-- start DATASET SECTION --

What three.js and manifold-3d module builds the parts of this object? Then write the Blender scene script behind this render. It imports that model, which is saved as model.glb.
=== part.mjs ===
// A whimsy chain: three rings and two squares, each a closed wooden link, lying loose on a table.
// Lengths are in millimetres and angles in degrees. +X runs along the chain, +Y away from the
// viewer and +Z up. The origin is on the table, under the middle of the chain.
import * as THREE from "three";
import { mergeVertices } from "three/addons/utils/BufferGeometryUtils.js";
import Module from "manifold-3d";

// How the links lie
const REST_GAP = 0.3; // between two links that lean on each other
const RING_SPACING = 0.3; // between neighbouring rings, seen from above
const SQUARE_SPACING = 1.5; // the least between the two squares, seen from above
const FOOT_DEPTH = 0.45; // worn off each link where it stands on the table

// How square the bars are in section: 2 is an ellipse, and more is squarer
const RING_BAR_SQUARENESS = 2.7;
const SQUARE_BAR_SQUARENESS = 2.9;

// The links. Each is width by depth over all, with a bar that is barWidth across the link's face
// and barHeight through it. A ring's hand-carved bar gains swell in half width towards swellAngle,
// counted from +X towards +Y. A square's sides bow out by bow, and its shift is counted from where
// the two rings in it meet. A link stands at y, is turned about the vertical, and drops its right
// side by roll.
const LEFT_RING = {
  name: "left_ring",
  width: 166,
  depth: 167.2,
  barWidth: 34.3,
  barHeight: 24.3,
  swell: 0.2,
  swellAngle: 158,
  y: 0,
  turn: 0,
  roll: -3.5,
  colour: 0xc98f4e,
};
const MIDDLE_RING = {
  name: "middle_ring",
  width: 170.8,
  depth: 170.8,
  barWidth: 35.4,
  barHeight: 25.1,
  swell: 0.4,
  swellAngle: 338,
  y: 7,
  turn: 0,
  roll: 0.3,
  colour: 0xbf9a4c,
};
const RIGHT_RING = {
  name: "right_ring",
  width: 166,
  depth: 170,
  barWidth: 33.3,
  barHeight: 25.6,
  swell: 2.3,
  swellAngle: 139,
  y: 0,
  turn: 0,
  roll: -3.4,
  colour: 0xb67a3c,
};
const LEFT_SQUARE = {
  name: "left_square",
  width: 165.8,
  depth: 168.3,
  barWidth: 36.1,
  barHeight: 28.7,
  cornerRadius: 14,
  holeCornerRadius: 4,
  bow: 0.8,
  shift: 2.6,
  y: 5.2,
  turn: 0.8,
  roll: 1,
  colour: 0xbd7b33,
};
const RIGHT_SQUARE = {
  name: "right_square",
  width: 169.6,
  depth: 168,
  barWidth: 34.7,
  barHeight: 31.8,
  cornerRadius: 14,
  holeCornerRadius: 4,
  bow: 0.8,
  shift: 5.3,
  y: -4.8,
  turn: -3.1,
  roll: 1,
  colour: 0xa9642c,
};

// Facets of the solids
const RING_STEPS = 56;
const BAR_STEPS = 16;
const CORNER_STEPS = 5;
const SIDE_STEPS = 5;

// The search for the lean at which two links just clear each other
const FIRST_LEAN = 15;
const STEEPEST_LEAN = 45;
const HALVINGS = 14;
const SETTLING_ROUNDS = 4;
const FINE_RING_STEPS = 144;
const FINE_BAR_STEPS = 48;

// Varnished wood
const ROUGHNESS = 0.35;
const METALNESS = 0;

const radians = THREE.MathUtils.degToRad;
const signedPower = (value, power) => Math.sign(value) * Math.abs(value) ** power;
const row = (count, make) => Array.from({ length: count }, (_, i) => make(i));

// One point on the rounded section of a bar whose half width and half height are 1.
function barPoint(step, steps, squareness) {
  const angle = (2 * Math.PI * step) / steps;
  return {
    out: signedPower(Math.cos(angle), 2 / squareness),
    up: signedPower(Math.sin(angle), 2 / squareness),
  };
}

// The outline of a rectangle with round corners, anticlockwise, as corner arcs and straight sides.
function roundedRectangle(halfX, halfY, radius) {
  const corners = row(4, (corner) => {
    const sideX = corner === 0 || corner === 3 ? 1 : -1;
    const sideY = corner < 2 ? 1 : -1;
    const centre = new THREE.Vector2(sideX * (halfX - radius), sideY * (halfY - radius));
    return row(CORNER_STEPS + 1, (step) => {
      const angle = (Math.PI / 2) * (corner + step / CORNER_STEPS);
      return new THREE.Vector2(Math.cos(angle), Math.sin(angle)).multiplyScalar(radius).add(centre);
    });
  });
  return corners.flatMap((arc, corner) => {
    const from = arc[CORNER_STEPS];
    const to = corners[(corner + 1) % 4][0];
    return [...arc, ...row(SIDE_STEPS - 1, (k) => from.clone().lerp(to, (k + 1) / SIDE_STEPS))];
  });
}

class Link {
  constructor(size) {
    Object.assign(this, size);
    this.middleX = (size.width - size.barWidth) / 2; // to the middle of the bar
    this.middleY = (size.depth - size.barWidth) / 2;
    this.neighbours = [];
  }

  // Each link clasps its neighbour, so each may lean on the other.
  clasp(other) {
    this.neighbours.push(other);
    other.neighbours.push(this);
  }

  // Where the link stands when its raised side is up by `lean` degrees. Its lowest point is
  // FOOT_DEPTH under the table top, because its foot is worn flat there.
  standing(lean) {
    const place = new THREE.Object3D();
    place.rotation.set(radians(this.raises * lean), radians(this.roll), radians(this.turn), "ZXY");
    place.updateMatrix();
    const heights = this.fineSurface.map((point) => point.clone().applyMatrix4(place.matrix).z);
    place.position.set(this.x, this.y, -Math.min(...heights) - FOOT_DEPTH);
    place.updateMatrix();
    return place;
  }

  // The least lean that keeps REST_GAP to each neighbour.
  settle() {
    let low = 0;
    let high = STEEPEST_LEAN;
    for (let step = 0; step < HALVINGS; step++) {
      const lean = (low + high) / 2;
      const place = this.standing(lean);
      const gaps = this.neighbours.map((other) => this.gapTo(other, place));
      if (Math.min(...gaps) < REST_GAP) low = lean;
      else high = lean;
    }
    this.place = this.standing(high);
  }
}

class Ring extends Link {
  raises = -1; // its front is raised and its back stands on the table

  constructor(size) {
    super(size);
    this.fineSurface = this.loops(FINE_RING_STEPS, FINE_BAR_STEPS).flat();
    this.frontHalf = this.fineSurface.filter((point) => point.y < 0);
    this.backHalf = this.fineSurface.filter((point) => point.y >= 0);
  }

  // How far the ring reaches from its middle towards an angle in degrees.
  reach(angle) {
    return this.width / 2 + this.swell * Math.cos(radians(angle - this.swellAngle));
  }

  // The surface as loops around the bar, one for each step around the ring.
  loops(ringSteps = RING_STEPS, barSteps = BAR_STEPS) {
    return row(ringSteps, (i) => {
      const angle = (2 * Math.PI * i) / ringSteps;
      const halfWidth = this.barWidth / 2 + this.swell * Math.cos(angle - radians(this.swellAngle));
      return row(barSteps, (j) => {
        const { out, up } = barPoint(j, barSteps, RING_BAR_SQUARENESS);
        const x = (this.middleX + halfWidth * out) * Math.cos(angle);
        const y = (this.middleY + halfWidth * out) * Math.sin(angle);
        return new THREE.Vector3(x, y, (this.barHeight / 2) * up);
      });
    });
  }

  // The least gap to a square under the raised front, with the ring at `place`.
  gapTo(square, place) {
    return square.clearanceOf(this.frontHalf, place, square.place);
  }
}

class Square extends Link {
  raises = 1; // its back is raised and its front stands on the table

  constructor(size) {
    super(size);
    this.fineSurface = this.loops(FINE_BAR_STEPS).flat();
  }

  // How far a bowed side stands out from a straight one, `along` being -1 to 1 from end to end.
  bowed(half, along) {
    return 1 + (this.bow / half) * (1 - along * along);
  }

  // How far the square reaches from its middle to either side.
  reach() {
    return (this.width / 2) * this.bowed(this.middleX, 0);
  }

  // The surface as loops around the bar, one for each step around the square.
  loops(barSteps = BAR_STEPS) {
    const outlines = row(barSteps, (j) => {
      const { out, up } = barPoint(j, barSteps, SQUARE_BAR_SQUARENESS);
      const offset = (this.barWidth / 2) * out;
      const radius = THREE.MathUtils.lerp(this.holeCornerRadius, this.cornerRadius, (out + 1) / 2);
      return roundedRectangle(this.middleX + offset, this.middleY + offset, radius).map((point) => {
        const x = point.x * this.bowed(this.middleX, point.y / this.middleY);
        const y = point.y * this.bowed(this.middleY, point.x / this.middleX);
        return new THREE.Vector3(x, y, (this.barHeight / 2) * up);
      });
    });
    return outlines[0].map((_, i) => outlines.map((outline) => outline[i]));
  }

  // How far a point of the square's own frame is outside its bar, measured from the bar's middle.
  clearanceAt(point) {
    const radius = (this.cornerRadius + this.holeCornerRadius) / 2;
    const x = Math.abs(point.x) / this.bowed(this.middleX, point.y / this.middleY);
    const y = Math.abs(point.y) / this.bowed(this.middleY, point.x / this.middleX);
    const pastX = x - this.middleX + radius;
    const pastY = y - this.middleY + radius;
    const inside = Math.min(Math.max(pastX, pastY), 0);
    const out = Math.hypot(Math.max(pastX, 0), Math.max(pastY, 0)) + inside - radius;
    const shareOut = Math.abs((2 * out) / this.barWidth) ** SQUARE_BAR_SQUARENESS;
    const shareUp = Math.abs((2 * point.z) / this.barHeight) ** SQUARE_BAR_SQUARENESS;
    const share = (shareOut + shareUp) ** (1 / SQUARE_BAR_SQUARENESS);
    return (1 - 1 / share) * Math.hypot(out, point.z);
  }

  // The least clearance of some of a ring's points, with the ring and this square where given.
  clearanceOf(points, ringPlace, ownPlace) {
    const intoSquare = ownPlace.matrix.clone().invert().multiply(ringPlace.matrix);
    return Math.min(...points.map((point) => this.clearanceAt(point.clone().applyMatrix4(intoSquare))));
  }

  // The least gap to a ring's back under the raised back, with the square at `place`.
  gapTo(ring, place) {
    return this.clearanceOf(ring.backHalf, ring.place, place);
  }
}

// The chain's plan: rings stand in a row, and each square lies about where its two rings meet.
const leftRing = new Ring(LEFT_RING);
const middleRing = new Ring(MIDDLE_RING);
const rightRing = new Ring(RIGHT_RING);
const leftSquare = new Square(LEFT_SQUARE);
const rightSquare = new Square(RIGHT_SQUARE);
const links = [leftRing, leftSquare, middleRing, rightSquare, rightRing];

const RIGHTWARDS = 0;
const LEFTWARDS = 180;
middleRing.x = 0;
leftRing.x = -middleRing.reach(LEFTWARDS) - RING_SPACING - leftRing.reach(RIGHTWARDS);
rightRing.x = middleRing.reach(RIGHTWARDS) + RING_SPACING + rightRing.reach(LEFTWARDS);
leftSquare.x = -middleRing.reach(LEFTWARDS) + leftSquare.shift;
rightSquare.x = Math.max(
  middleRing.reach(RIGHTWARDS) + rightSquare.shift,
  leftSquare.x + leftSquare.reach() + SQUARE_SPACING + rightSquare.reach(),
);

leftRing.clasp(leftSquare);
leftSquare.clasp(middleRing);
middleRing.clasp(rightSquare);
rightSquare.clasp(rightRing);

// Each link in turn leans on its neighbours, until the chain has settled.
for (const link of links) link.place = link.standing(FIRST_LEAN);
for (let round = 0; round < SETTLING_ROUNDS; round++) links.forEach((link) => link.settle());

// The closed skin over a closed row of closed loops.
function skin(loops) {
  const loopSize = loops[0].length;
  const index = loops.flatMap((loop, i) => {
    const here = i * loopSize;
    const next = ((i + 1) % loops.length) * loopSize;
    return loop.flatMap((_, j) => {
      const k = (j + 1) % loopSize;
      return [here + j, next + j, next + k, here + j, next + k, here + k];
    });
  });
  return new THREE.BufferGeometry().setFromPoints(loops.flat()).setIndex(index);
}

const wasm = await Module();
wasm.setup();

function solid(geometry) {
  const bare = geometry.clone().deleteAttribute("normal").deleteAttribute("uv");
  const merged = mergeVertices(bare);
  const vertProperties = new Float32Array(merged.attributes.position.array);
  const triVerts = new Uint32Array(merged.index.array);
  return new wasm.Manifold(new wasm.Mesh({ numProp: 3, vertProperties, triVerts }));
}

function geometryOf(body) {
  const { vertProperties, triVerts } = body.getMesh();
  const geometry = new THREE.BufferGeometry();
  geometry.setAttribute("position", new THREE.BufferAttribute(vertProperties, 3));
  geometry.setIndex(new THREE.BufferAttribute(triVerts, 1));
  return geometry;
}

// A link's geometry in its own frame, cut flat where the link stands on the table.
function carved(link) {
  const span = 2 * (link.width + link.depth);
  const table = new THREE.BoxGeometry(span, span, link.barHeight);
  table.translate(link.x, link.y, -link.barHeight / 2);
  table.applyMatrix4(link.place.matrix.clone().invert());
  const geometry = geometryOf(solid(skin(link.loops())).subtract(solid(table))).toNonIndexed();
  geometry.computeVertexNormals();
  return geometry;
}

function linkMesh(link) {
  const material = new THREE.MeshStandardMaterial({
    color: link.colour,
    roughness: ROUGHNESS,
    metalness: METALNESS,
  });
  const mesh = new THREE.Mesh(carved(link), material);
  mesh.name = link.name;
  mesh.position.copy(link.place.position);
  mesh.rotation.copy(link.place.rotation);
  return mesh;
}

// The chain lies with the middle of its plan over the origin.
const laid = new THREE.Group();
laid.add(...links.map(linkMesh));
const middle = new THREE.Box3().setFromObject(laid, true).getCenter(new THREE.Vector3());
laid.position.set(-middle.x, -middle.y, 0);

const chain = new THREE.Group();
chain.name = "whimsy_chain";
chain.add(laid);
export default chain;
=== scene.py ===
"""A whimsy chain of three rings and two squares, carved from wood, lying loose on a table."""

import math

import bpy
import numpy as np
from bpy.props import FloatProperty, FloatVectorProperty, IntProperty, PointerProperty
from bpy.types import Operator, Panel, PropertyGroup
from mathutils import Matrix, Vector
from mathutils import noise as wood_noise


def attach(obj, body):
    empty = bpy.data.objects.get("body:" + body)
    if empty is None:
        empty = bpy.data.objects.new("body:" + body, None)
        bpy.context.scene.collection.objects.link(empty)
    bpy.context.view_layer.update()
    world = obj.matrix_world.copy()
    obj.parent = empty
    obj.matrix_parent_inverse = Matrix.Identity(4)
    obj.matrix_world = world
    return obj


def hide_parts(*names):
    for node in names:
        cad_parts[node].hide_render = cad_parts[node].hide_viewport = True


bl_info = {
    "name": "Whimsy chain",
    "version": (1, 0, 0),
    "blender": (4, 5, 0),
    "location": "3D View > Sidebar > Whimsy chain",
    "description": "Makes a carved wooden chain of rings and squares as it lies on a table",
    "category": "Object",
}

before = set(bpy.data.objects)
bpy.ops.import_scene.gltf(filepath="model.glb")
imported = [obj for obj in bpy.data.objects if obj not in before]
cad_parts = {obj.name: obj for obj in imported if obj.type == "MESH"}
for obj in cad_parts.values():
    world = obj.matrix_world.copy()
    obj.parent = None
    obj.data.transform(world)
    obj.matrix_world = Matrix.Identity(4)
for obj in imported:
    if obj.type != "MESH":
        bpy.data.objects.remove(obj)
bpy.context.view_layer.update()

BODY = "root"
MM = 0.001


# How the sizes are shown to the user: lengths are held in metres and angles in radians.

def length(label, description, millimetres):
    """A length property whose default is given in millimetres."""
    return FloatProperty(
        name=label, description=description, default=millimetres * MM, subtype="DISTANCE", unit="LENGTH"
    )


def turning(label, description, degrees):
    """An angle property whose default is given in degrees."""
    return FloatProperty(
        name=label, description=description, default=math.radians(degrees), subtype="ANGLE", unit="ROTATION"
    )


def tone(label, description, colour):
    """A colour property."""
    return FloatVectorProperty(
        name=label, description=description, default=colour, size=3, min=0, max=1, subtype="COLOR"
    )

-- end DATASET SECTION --

Nothing beyond the lines starting at the line containing "over the origin." and ending at the line containing "imported = [obj" is to be reproduced; reproduce those lines exactly, both ends included.

// The chain lies with the middle of its plan over the origin.
const laid = new THREE.Group();
laid.add(...links.map(linkMesh));
const middle = new THREE.Box3().setFromObject(laid, true).getCenter(new THREE.Vector3());
laid.position.set(-middle.x, -middle.y, 0);

const chain = new THREE.Group();
chain.name = "whimsy_chain";
chain.add(laid);
export default chain;
=== scene.py ===
"""A whimsy chain of three rings and two squares, carved from wood, lying loose on a table."""

import math

import bpy
import numpy as np
from bpy.props import FloatProperty, FloatVectorProperty, IntProperty, PointerProperty
from bpy.types import Operator, Panel, PropertyGroup
from mathutils import Matrix, Vector
from mathutils import noise as wood_noise


def attach(obj, body):
    empty = bpy.data.objects.get("body:" + body)
    if empty is None:
        empty = bpy.data.objects.new("body:" + body, None)
        bpy.context.scene.collection.objects.link(empty)
    bpy.context.view_layer.update()
    world = obj.matrix_world.copy()
    obj.parent = empty
    obj.matrix_parent_inverse = Matrix.Identity(4)
    obj.matrix_world = world
    return obj


def hide_parts(*names):
    for node in names:
        cad_parts[node].hide_render = cad_parts[node].hide_viewport = True


bl_info = {
    "name": "Whimsy chain",
    "version": (1, 0, 0),
    "blender": (4, 5, 0),
    "location": "3D View > Sidebar > Whimsy chain",
    "description": "Makes a carved wooden chain of rings and squares as it lies on a table",
    "category": "Object",
}

before = set(bpy.data.objects)
bpy.ops.import_scene.gltf(filepath="model.glb")
imported = [obj for obj in bpy.data.objects if obj not in before]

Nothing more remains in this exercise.